START PROVIDED RECORDS

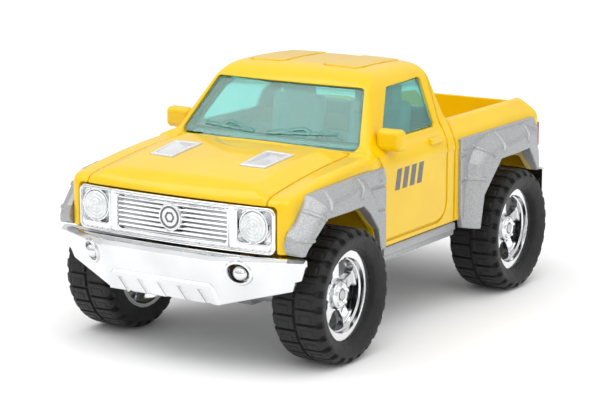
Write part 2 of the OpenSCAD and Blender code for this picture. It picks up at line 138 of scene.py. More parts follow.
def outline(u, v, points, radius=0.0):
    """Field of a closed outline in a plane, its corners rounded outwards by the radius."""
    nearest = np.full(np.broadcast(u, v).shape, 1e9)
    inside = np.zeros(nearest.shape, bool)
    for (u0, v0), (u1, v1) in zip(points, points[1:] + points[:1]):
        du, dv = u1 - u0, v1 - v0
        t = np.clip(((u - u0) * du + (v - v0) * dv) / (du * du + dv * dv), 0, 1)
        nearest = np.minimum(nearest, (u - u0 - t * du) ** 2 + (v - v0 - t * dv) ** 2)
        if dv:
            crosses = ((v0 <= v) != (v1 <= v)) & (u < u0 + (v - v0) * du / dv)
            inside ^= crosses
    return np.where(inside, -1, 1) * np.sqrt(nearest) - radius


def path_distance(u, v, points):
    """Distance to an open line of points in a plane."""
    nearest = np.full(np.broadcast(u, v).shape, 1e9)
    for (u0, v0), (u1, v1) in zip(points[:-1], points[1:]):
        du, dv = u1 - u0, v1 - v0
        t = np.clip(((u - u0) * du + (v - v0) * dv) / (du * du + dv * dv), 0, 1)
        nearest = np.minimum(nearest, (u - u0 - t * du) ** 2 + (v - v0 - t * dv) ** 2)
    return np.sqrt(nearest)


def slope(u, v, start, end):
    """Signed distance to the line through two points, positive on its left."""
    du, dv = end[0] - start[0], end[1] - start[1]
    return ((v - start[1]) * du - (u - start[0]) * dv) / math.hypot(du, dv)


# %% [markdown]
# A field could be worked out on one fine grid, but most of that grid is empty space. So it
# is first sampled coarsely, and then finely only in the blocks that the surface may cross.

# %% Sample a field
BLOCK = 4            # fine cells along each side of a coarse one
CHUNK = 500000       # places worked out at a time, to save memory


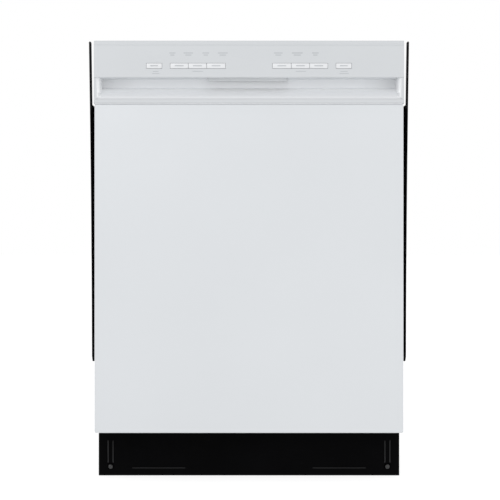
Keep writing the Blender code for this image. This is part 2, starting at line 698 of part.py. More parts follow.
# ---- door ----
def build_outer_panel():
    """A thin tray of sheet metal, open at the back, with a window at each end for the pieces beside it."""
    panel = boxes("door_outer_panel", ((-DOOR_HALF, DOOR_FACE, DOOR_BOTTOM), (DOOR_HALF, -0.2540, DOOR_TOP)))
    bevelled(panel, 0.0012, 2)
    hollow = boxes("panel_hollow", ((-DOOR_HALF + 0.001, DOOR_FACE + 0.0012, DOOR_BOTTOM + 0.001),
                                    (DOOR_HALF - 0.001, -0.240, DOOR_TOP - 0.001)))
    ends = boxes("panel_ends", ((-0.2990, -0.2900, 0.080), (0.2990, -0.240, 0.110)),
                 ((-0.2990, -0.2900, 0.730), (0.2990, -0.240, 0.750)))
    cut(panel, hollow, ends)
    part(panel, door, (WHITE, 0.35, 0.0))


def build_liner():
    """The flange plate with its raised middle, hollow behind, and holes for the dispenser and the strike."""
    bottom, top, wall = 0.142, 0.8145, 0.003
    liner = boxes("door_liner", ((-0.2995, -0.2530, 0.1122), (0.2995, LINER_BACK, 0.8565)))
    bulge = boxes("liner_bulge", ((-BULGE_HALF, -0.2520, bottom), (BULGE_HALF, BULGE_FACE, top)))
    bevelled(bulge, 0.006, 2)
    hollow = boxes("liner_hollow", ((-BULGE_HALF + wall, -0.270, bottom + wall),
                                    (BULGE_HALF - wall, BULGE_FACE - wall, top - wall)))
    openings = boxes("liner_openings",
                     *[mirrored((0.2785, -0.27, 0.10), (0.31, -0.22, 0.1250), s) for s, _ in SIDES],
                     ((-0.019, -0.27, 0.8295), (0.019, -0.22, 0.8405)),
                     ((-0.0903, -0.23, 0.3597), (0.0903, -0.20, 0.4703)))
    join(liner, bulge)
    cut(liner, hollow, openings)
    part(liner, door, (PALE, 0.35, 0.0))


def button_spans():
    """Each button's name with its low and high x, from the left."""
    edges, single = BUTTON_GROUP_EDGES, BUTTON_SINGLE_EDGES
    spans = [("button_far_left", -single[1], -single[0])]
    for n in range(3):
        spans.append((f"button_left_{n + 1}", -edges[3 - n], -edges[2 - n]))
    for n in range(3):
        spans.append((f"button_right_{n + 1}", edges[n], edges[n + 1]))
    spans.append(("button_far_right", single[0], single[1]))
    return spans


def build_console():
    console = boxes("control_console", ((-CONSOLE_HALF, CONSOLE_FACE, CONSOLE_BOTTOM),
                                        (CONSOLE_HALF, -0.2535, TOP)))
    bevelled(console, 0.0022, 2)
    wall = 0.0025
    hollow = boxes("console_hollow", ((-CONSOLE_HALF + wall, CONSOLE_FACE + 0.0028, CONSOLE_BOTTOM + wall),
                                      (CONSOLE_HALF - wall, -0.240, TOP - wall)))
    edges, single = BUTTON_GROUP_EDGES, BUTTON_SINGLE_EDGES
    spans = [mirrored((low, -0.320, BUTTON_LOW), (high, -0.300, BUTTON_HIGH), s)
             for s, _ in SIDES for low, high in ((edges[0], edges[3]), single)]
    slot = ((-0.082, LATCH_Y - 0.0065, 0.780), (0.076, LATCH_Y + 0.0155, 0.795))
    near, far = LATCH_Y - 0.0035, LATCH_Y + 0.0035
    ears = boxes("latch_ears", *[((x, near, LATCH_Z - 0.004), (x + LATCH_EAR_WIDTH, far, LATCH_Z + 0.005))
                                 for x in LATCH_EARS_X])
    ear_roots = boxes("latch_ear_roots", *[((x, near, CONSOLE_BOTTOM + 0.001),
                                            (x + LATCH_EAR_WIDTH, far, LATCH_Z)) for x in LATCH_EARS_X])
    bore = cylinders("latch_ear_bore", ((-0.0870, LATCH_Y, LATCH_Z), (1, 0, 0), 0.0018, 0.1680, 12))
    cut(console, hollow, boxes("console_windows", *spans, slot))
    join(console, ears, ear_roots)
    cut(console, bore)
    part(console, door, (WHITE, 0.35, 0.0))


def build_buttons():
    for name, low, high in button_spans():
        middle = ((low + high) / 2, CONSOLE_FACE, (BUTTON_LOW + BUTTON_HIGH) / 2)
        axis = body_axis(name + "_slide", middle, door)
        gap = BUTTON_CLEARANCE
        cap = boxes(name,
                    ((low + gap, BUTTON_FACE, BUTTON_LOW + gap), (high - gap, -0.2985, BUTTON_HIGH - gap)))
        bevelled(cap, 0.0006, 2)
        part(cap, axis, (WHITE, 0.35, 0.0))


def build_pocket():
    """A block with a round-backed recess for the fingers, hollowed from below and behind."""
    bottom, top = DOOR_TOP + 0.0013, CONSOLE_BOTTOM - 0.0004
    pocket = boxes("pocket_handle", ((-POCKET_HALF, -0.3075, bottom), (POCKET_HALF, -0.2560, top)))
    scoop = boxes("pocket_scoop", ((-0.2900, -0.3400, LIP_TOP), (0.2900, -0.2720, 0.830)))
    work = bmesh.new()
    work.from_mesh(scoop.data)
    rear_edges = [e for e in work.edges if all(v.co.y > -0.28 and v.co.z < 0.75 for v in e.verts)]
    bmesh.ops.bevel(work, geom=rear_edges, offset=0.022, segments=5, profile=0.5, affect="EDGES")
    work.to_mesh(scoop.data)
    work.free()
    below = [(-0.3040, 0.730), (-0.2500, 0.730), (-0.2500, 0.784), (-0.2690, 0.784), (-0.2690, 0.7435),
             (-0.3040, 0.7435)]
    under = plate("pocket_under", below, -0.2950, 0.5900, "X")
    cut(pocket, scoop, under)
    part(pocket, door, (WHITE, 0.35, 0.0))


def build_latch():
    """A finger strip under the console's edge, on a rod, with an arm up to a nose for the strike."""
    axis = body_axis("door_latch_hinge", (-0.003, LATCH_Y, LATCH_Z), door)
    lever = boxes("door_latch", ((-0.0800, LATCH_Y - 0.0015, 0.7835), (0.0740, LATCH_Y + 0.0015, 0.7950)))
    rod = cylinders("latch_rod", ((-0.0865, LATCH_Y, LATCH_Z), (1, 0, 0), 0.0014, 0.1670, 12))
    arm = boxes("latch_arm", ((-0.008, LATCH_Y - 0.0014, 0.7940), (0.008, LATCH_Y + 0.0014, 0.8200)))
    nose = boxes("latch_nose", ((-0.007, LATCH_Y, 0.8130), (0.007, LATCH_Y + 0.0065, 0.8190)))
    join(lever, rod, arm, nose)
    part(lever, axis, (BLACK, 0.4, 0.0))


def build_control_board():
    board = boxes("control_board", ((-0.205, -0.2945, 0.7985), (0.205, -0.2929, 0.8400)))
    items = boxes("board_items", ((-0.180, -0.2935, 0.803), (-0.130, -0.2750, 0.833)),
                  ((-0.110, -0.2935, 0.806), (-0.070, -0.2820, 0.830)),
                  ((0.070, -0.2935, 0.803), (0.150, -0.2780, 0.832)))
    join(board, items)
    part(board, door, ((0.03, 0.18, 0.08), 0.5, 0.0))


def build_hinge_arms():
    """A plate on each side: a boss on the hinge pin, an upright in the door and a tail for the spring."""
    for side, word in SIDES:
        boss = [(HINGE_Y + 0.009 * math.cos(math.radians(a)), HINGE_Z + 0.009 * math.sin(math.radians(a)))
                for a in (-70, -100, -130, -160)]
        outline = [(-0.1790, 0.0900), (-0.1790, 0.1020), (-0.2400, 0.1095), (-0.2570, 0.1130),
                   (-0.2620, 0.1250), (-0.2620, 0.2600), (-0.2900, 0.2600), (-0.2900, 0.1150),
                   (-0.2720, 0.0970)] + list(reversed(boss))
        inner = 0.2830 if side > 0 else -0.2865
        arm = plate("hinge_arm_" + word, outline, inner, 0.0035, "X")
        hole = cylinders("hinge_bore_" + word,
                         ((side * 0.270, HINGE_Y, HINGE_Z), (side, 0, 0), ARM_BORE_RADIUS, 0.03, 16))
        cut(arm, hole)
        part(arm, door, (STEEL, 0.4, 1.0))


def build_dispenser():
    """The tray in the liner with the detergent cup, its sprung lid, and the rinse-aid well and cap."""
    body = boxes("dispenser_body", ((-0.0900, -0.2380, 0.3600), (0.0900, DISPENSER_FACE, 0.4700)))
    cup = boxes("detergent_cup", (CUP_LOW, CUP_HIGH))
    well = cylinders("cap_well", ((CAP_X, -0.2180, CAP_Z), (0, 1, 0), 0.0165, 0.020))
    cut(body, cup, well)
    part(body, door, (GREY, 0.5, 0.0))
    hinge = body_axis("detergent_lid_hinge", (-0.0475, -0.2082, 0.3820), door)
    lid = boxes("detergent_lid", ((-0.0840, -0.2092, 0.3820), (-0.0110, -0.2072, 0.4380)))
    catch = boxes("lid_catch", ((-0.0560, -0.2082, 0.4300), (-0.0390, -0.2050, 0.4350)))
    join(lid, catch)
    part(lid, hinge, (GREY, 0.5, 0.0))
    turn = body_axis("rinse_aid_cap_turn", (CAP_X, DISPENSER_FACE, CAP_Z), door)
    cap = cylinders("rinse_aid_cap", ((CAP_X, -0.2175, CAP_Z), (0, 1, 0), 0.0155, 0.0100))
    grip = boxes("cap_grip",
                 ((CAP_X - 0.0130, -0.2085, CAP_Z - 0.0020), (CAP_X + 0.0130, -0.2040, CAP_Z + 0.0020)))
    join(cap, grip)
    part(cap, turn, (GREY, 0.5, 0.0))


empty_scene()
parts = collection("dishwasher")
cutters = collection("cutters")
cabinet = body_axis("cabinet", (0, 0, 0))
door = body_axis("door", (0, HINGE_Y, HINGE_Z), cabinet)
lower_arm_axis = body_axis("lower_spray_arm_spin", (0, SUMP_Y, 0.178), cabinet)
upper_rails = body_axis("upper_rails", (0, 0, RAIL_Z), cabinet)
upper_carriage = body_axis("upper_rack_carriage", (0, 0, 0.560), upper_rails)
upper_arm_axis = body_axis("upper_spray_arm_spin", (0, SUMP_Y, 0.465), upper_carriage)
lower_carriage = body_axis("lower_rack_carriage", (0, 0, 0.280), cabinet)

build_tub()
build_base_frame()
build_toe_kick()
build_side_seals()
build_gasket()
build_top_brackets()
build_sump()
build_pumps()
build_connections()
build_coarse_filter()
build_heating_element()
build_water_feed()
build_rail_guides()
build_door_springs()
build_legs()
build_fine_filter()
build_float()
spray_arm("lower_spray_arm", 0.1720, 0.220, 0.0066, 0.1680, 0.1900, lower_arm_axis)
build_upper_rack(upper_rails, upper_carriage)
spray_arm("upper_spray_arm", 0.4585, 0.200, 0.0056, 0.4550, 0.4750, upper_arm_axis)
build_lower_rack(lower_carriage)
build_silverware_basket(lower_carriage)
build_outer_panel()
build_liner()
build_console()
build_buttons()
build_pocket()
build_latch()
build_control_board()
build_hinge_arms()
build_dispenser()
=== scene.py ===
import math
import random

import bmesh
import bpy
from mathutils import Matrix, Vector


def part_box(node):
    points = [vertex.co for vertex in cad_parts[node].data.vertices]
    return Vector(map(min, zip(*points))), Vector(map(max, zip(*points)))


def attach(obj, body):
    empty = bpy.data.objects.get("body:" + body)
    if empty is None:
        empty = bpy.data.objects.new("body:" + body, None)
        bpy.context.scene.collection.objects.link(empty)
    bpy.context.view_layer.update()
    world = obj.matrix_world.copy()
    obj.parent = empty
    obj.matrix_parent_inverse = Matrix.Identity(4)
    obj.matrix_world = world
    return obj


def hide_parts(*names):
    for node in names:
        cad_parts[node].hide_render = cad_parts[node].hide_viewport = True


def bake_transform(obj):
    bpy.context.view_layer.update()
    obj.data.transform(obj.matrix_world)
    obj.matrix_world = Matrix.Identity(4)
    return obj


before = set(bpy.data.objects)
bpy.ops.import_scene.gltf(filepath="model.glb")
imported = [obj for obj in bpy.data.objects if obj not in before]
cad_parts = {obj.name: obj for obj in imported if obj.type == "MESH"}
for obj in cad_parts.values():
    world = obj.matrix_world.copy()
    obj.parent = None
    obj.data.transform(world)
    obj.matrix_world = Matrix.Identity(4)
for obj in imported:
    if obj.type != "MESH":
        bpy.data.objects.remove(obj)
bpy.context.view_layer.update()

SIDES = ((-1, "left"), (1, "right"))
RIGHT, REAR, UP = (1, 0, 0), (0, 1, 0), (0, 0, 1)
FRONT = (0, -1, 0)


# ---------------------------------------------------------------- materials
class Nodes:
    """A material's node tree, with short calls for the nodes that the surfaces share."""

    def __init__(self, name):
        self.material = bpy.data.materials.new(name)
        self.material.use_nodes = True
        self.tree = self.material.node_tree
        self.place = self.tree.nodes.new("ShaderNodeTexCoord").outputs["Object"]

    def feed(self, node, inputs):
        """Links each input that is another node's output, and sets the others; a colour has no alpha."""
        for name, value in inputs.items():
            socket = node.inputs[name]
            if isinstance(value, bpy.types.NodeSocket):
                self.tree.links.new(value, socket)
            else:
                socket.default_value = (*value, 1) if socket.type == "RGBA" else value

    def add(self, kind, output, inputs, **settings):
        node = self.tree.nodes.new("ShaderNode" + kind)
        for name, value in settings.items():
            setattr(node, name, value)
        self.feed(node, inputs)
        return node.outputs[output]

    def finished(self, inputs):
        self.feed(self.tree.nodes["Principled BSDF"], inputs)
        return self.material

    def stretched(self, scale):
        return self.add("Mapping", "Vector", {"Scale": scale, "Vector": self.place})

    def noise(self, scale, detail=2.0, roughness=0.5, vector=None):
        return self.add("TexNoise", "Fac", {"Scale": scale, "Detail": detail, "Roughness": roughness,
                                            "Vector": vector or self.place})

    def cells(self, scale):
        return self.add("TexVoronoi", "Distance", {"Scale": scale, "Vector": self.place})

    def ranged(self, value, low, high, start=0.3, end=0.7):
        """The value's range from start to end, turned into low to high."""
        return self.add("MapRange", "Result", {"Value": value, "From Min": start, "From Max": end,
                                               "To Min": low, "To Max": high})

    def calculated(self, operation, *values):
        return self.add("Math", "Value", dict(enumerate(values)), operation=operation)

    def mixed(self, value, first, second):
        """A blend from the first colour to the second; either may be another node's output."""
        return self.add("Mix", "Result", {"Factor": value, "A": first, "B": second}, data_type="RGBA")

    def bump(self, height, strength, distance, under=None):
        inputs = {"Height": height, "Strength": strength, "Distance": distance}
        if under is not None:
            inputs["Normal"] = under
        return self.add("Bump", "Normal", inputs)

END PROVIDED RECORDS

(DO THIS): Each line from the top of the material above through the line with "return np.where(inside, -1, 1)" must be echoed exactly, and no other line.

(SOLUTION TO THE PROBLEM):
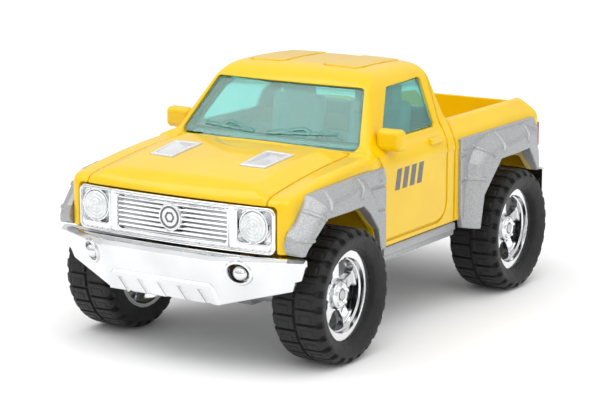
Write part 2 of the OpenSCAD and Blender code for this picture. It picks up at line 138 of scene.py. More parts follow.
def outline(u, v, points, radius=0.0):
    """Field of a closed outline in a plane, its corners rounded outwards by the radius."""
    nearest = np.full(np.broadcast(u, v).shape, 1e9)
    inside = np.zeros(nearest.shape, bool)
    for (u0, v0), (u1, v1) in zip(points, points[1:] + points[:1]):
        du, dv = u1 - u0, v1 - v0
        t = np.clip(((u - u0) * du + (v - v0) * dv) / (du * du + dv * dv), 0, 1)
        nearest = np.minimum(nearest, (u - u0 - t * du) ** 2 + (v - v0 - t * dv) ** 2)
        if dv:
            crosses = ((v0 <= v) != (v1 <= v)) & (u < u0 + (v - v0) * du / dv)
            inside ^= crosses
    return np.where(inside, -1, 1) * np.sqrt(nearest) - radius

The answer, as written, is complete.